Over this summer, Spain has been speculating about Santamaría’s future after her defeat in the XIX Congress: would she integrate Mr Casado’s team in a reformed party? Or would she leave? She finally put an end to the incognita: yesterday, she left her seat in the Congress of Deputies and the Party. Indeed it was difficult to imagine Santamaría continuing her political career as a mere MP after having been Spain’s most powerful stateswoman in recent history. Her withdrawal from politics signals the end of Rajoyismo. The PP will no relive a period of its history in which it aimed to represent the solidity of conservative thought. Let’s see if it manages to do so. In the last elections, the PP has been losing votes from its “left wing”, to the centrist Liberal party Ciudadanos (C’s). It would therefore need a more liberal, moderate approximation to the Centre rather than to the Right, where the right-wing party VOX barely constitutes a threat to its electorate.

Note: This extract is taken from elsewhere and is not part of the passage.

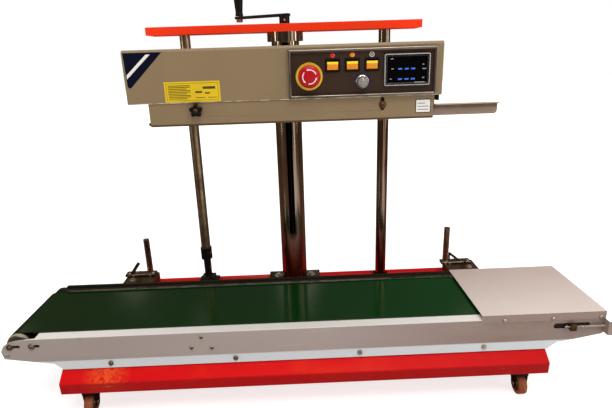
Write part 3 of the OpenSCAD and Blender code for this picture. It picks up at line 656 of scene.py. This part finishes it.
def side_plate_fasteners():
    bm = bmesh.new()
    for x, z in ((0.461, 0.188), (0.4365, 0.161), (0.4834, 0.159)):
        pan_screw(bm, facing(on_plate(x, z), FRONT), 0.0046, 0.0028)
    for x in (0.022, 0.072):
        hex_head(bm, facing(on_plate(x, 0.1815), FRONT, 0.3), 0.005, 0.0052)
    turned(bm, facing(on_plate(0.185, 0.196), FRONT), [(0.0016, 0), (0.0016, 0.0006), (0.001, 0.0009)], 12)
    piece("side_plate_fasteners", bm, "frame", "bolt_steel", "hub_steel")
    rows = [(0.0016, 0), (0.0042, 0), (0.0042, 0.0008), (0.0036, 0.0014), (0.0022, 0.0014), (0.0016, 0.0008)]
    eyelet = hollow(bmesh.new(), facing(on_plate(0.013, 0.16), FRONT), rows)
    piece("side_plate_eyelet", eyelet, "frame", "bolt_steel", "bright_trim")


def cover_screws():
    bm = bmesh.new()
    for x in (0.053, 0.167, 0.28):
        at = (cover_lo.x + x, cover_lo.y + 0.002, cover_lo.z + 0.005)
        pan_screw(bm, facing(at, FRONT), 0.0046, 0.0034)
        pan_screw(bm, facing((at[0], cover_hi.y, cover_lo.z + 0.01), BACK), 0.0042, 0.0024)
    piece("cover_screws", bm, "frame", "bolt_steel")


def frame_bolt_heads():
    """Bolts with washers in the places of the CAD bolt node."""
    bm = bmesh.new()
    flange_top = center_lo.z + 0.012
    for side in (-1, 1):
        at = (COLUMN_AT[0] + side * 0.052, COLUMN_AT[1], flange_top)
        hex_head(bm, facing(at, UP, 0.4 * side), 0.0078, 0.0075)
    tilt = (0, -cos(FLANGE_LEAN), sin(FLANGE_LEAN))
    for x in (0.247, 0.537, 0.828, 1.122):
        hex_head(bm, facing(on_plate(x, 0.1306, 0.0029), tilt, x), 0.0041, 0.0046)
    channel_lo, channel_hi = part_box("base_cross_channels")
    for x in (channel_lo.x + 0.0255, channel_hi.x - 0.0255):
        hex_head(bm, facing((x, channel_hi.y - 0.053, channel_hi.z), UP, 0.2), 0.0058, 0.0058)
    x, y, z = center("column_right")
    pan_screw(bm, facing((x, y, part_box("top_bar")[1].z), UP, 0.5), 0.009, 0.0024, "hex")
    piece("frame_bolt_heads", bm, "frame", "bolt_steel", replaces=["frame_bolts"])


def tension_screw(name, node, body):
    """Threaded take-up screw with its head and the nut against the bracket."""
    lo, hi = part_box(node)
    x, y, z = center(node)
    bm = thread(bmesh.new(), facing((lo.x, y, z), RIGHT), 0.003, hi.x - lo.x - 0.004, 0.00125, 0.0005, 12)
    head = [(0.0054, 0, "hex"), (0.0054, 0.0033, "hex"), (0.0046, 0.004)]
    turned(bm, facing((hi.x - 0.004, y, z), RIGHT), head)
    nut = [(0.0048, 0), (0.0055, 0.0006, "hex"), (0.0055, 0.0024, "hex"), (0.0048, 0.003)]
    turned(bm, facing((hi.x - 0.0155, y, z), RIGHT), nut)
    piece(name, bm, body, "bolt_steel", replaces=[node])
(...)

Rajoyismo will never come back for it was very dependent on Mr Rajoy’s persona. Sáenz de Santamaría was the only realist heir of Rajoy. This form of right-wing governing has been unprecedented in Spanish history. In the History of the Spanish Right-wing Rajoyismo has certainly been extremely important for it has been an attempt to serenely reconfigure the Right in times of global political exaltation. The renouncement of Sáenz de Santamaría is sad news for Spanish politics, for the Spanish Right and for all of us who sympathised with the principles of Rajoyismo. She was an extremely prepared and hard-working politician who represented the continuation of a political movement which separated itself from the embryo of the party ideology in order to achieve its goal: the technocratic, and hence correct, administration of the state.